By Tim Montgomerie
For once it wasn't BP that was making the headlines but the US "oil giant", Exxon;
This morning's Times (£) led on a report that "ExxonMobil, parent company of Esso, gave almost £1 million last year to organisations that campaign against controls on greenhouse gas emissions."
I kept looking for the 'news' in Ben Webster's report that justified the front page splash. I couldn't find it.
It's perfectly legitimate for businesses to fund friendly think tanks if (a) those think tanks/ campaign organisations are transparent about their funding and (b) those think tank/ campaign organisations have not altered their worldview in order to get the funding. Overall it's a very good thing that businesses are helping to fight the seemingly remorseless rise of the interventionist state. The deregulation, low tax side of the economic debate needs to be stronger.
There is an argument for the French belief that truth is found primarily via one Olympian investigator. It's also the BBC's approach to impartiality. I prefer the Anglo-Saxon model that is inherent in our legal and political systems – of prosecution and defence; of goverment and opposition. I think it's healthy that important issues – like climate change with its far-reaching economic and other implications – are properly debated.

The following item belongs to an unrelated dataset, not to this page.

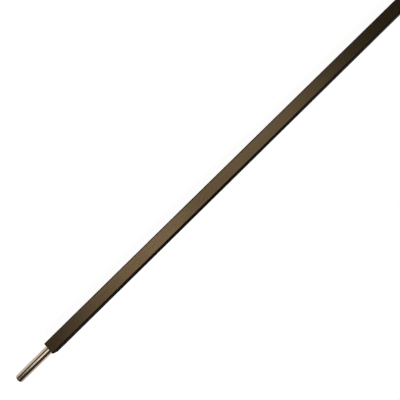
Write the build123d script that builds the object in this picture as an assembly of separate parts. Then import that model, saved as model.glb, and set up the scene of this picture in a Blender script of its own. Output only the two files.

Ahead of last year's Copenhagen summit, politicians across the world – led by Australia's Kevin Rudd – were ready to rush the world into action on climate change, using what Bill Gates has correctly called immature technologies. Think tanks, supported by Exxon but by many, many other sources of income, stopped that rush into economic ruin. They painstakingly asked the tough questions about the economic cost of developed nations trying to stop developing nations from having the same access to low cost electricity and transportation. The Times' attack on Exxon should not blind us to the important role of those think tanks.